Bolivia is a multicultural country with great cultural, natural and archaeological wealth. In terms of landscapes, Bolivia offers both the urban and the natural. In the cityscape, the city of La Paz in the Andean region of the country presents an interesting topography and distinct climates. It is a unique city where both the modern and ancient mingle in ethnic diversity and customs of its people. On the other hand, Santa Cruz de la Sierra, Bolivia's tropical paradise, offers an area of lush vegetation with huge tracts of forest and grassland, located in the eastern part of Bolivian territory. La Paz is also the starting point from which to learn about one of the most unique countries in the world, which retains its indigenous identity and offers the most varied and impressive landscapes: Andean ridges and plateaus, lakes, forests, colonial cities and valleys. Bolivia seems to live in another historical time and in a world which is both very high and exuberant. For film production, Bolivia has professionals in the areas of sound, photography, assistant director, production services and hotel services. For all these features and many others, Bolivia has all the requirements as an ideal location for top-level film production.
Since Conacine became operational in 1993, around 700 foreign film production companies have visited Bolivia. Europeran companies accounted for 57%, Asia 23.5%, North America 11.5%, South America 6.5% and Australia 1%. Most productions were documentaries, short films, commercials, documentary research, feature films (such as La Traque, Che, Vallegrande) and television programs (such as The Amazing Race).
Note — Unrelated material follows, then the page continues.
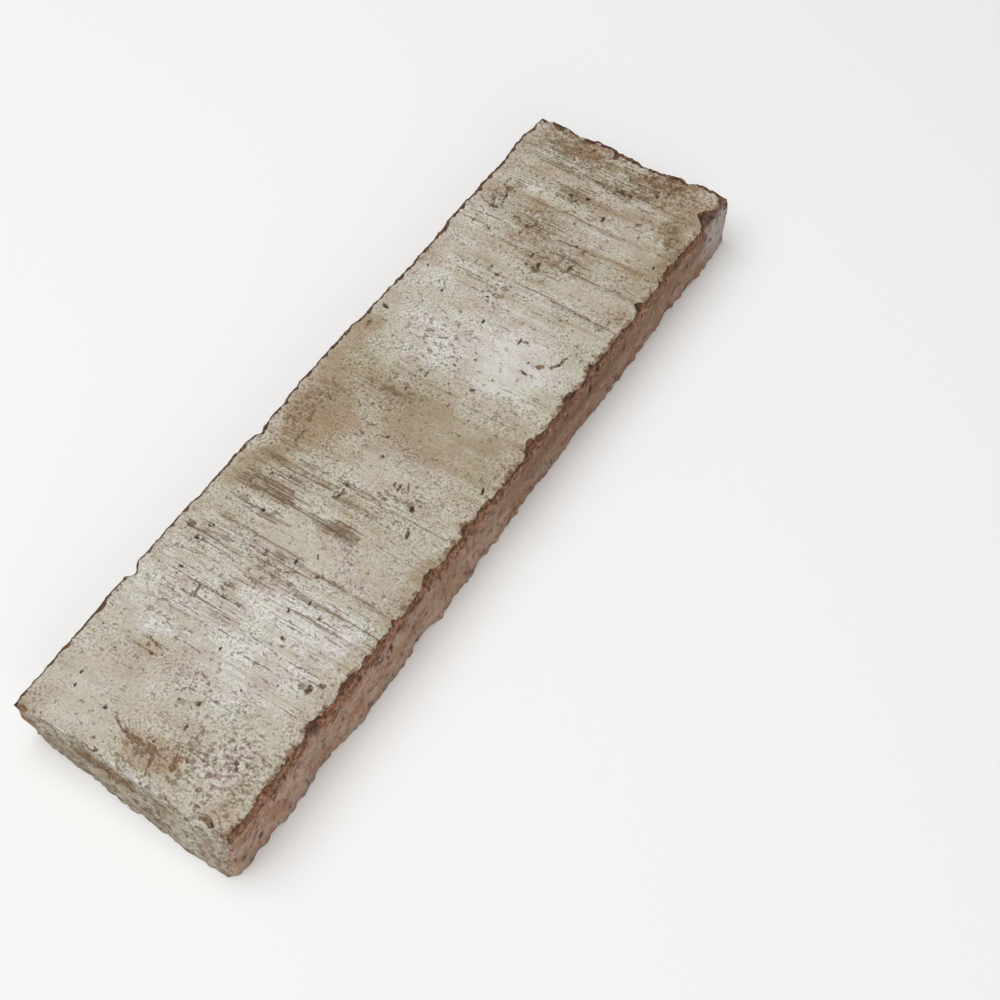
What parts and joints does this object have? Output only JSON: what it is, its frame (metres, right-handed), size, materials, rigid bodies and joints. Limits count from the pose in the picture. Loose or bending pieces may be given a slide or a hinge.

Foreign production companies and/or filmmakers who wish to film in Bolivia must comply with the following requirements in order to obtain a permit to film. The purpose of this permit is to protect Bolivian cultural values. The requirements are: (1) a letter addressed to Conacine’s Executive Director, requesting a film permit and enclosing the following documentation: brief of the project; specific theme or topic; planned sites or filming locations; format and estimated length of the product; purpose of the project and intended audience; list of names of the crew; list of equipment to be brought into Bolivia; estimated duration of stay in Bolivia. (2) a copy of the passport or Identification Card of the person in charge of the production in the country of origin as well as while staying in Bolivia. (3) proof of residency (permanent address) of the company or the filmmaker. This document must show the legal address in the country of origin and must be certified by the Bolivian Embassy, Consulate or Diplomatic body in that country. (4) a letter of commitment to deliver a copy of the finished product to the Cinemateca Boliviana for archival purposes. The copy must be delivered within one year from the date the permit is granted. This letter of commitment must be filed and sealed by the Bolivian Embassy, Consulate or Diplomatic body in that country. A set of the above (four) required documents must be submitted in the Spanish language. Foreign producers must pay a fee to obtain the film permit. This fee, in accordance to the submitted information, will be established and fixed on the official form provided by Conacine, in accordance with the legally-agreed scale. Depending on the length of time expected to remain in Bolivia, visiting film crew can either obtain a "Visa de Objeto Determinado", which can be obtained at the Bolivian Consular office, or they can enter the country with a tourist visa.